*Data extract*:

— BEGIN —

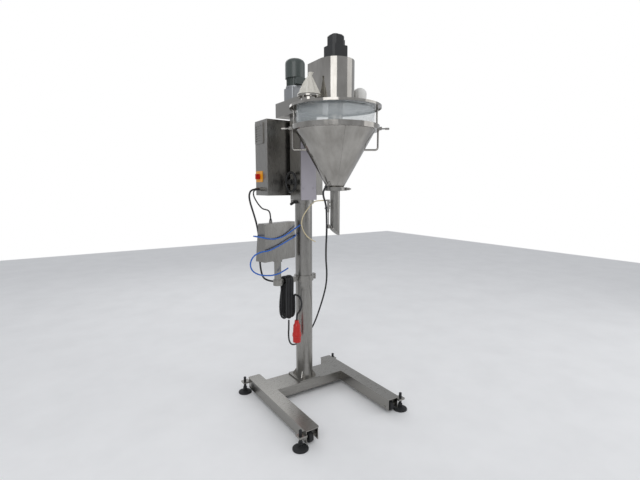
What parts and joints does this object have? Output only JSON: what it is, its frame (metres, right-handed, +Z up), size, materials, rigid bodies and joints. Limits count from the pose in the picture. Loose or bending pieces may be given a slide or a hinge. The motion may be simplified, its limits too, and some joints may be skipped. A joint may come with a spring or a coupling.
{
  "type": "auger powder filler",
  "caption": "Column-mounted auger powder filler: cone hopper with clear ring, servo auger drive, agitator motor, control cabinet and a swivelling operator box.",
  "frame": {"origin": "centre of the footprint on the floor, below the levelling feet", "axes": "+Z up along the column, -Y towards the hopper, -X towards the operator box"},
  "size_m": [0.7781, 0.809, 2.03],
  "materials": {
    "brushed stainless": "brushed",
    "polished stainless": "mirror polished",
    "black motor": "satin",
    "grey green motor": "semi-gloss paint",
    "cast aluminium": "cast satin",
    "chain steel": "oiled",
    "black plastic": "moulded",
    "black rubber": "moulded",
    "wheel rubber": "moulded",
    "yellow plastic": "moulded",
    "red plastic": "moulded",
    "clear acrylic": "clear",
    "screen glass": "glossy",
    "filter cloth": "woven",
    "film bag": "clear film",
    "blue hose": "extruded",
    "cream hose": "extruded",
    "black cable": "extruded"
  },
  "bodies": {
    "base": {"leg_left": "brushed stainless", "leg_right": "brushed stainless", "cross_beam": "brushed stainless", "column_base": "brushed stainless", "column": "brushed stainless"},
    "carriage": {"air_cylinder": "polished stainless", "arm_case": "brushed stainless", "cabinet_body": "brushed stainless", "cream_hose": "cream hose", "drive_chain": "chain steel", "drive_cover": "polished stainless", "drive_frame": "cast aluminium", "hopper": "polished stainless", "hopper_lid": "polished stainless", "inlet_bag": "film bag", "inlet_port": "polished stainless", "mixer_gearbox": "cast aluminium", "mixer_motor": "grey green motor", "motor_cowl": "grey green motor", "neck_clamp": "brushed stainless", "panel_cable": "black cable", "servo_motor": "black motor", "sleeve": "brushed stainless", "sleeve_plate": "brushed stainless", "spout": "brushed stainless", "spout_cable": "black cable", "supply_cord": "black cable", "switch_plate": "yellow plastic", "vent_bag": "filter cloth", "vent_filter": "polished stainless", "view_ring": "clear acrylic"},
    "handwheel": {"handwheel": "black plastic", "lift_pinion": "chain steel"},
    "clamp_lever": {"clamp_lever": "black plastic"},
    "cabinet_door": {"cabinet_door": "brushed stainless"},
    "switch_knob": {"switch_knob": "red plastic"},
    "agitator": {"agitator": "polished stainless", "driven_sprocket": "chain steel"},
    "drive_sprocket": {"drive_sprocket": "chain steel"},
    "auger": {"auger": "polished stainless"},
    "outlet_flap": {"outlet_flap": "brushed stainless"},
    "cylinder_rod": {"cylinder_rod": "polished stainless"},
    "rim_latch_right": {"rim_latch_right": "polished stainless"},
    "rim_latch_left": {"rim_latch_left": "polished stainless"},
    "clamp_nut": {"clamp_nut": "brushed stainless"},
    "bracket": {"bracket_arm": "brushed stainless", "cord_hank": "black rubber", "plug_lead": "black cable", "supply_plug": "red plastic"},
    "panel": {"panel_box": "brushed stainless", "panel_screen": "screen glass", "blue_hose": "blue hose"},
    "wheel_front_left": {"wheel_front_left": "wheel rubber"},
    "foot_front_left": {"foot_front_left": "black rubber"},
    "wheel_rear_left": {"wheel_rear_left": "wheel rubber"},
    "foot_rear_left": {"foot_rear_left": "black rubber"},
    "wheel_front_right": {"wheel_front_right": "wheel rubber"},
    "foot_front_right": {"foot_front_right": "black rubber"},
    "wheel_rear_right": {"wheel_rear_right": "wheel rubber"},
    "foot_rear_right": {"foot_rear_right": "black rubber"}
  },
  "joints": [
    {"name": "carriage_lift", "type": "slide", "parent": "base", "child": "carriage", "axis": [0, 0, 1], "range_m": [-0.09, 0.1], "deforming": ["supply_cord", "panel_cable", "spout_cable"]},
    {"name": "handwheel_turn", "type": "hinge", "parent": "carriage", "child": "handwheel", "pos_m": [-0.085, 0.1585, 1.297], "axis": [1, 0, 0], "range_deg": [-275, 248]},
    {"name": "clamp_lever", "type": "hinge", "parent": "carriage", "child": "clamp_lever", "pos_m": [-0.071, 0.1585, 1.182], "axis": [0, 1, 0], "range_deg": [-50, 50]},
    {"name": "cabinet_door", "type": "hinge", "parent": "carriage", "child": "cabinet_door", "pos_m": [0.2015, 0.389, 1.439], "axis": [0, 0, -1], "range_deg": [0, 110]},
    {"name": "main_switch", "type": "hinge", "parent": "carriage", "child": "switch_knob", "pos_m": [-0.198, 0.3485, 1.331], "axis": [1, 0, 0], "range_deg": [0, 90]},
    {"name": "agitator_spin", "type": "hinge", "parent": "carriage", "child": "agitator", "pos_m": [0, -0.1665, 1.6], "axis": [0, 0, 1], "continuous": true},
    {"name": "mixer_drive_spin", "type": "hinge", "parent": "carriage", "child": "drive_sprocket", "pos_m": [0, 0.2485, 1.712], "axis": [0, 0, 1], "continuous": true},
    {"name": "auger_spin", "type": "hinge", "parent": "carriage", "child": "auger", "pos_m": [0, -0.1665, 1.3], "axis": [0, 0, 1], "continuous": true},
    {"name": "outlet_flap", "type": "hinge", "parent": "carriage", "child": "outlet_flap", "pos_m": [-0.0305, -0.1665, 1.055], "axis": [0, 1, 0], "range_deg": [0, 60]},
    {"name": "cylinder_rod", "type": "slide", "parent": "carriage", "child": "cylinder_rod", "axis": [0, 0, 1], "range_m": [0, 0.0115]},
    {"name": "rim_latch_right", "type": "hinge", "parent": "carriage", "child": "rim_latch_right", "pos_m": [0.19876, -0.29558, 1.5695], "axis": [0.5446, 0.8387, 0], "range_deg": [0, 75]},
    {"name": "rim_latch_left", "type": "hinge", "parent": "carriage", "child": "rim_latch_left", "pos_m": [-0.19876, -0.03742, 1.5695], "axis": [-0.5446, -0.8387, 0], "range_deg": [0, 75]},
    {"name": "clamp_nut", "type": "hinge", "parent": "carriage", "child": "clamp_nut", "pos_m": [0.064, -0.1665, 1.258], "axis": [0, 1, 0], "continuous": true},
    {"name": "bracket_swing", "type": "hinge", "parent": "base", "child": "bracket", "pos_m": [0, 0.1585, 0.739], "axis": [0, 0, 1], "range_deg": [-40, 15], "deforming": ["supply_cord", "panel_cable", "spout_cable"]},
    {"name": "panel_swivel", "type": "hinge", "parent": "bracket", "child": "panel", "pos_m": [-0.2, 0.1185, 0.84], "axis": [0, 0, 1], "range_deg": [-60, 60], "deforming": ["panel_cable", "blue_hose"]},
    {"name": "wheel_front_left_spin", "type": "hinge", "parent": "base", "child": "wheel_front_left", "pos_m": [-0.27, -0.3305, 0.033], "axis": [1, 0, 0], "continuous": true},
    {"name": "wheel_rear_left_spin", "type": "hinge", "parent": "base", "child": "wheel_rear_left", "pos_m": [-0.27, 0.2935, 0.033], "axis": [1, 0, 0], "continuous": true},
    {"name": "wheel_front_right_spin", "type": "hinge", "parent": "base", "child": "wheel_front_right", "pos_m": [0.27, -0.3305, 0.033], "axis": [1, 0, 0], "continuous": true},
    {"name": "wheel_rear_right_spin", "type": "hinge", "parent": "base", "child": "wheel_rear_right", "pos_m": [0.27, 0.2935, 0.033], "axis": [1, 0, 0], "continuous": true},
    {"name": "foot_front_left_height", "type": "slide", "parent": "base", "child": "foot_front_left", "axis": [0, 0, 1], "range_m": [-0.015, 0.01]},
    {"name": "foot_rear_left_height", "type": "slide", "parent": "base", "child": "foot_rear_left", "axis": [0, 0, 1], "range_m": [-0.015, 0.01]},
    {"name": "foot_front_right_height", "type": "slide", "parent": "base", "child": "foot_front_right", "axis": [0, 0, 1], "range_m": [-0.015, 0.01]},
    {"name": "foot_rear_right_height", "type": "slide", "parent": "base", "child": "foot_rear_right", "axis": [0, 0, 1], "range_m": [-0.015, 0.01]}
  ],
  "couplings": [
    {"joint": "handwheel_turn", "follows": "carriage_lift", "rad_per_m": -47.619},
    {"joint": "mixer_drive_spin", "follows": "agitator_spin", "ratio": 2},
    {"joint": "cylinder_rod", "follows": "outlet_flap", "m_per_rad": 0.00995}
  ]
}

— END —

Count each line with "materials" in it and report that figure by itself.

*Exercise response*:
2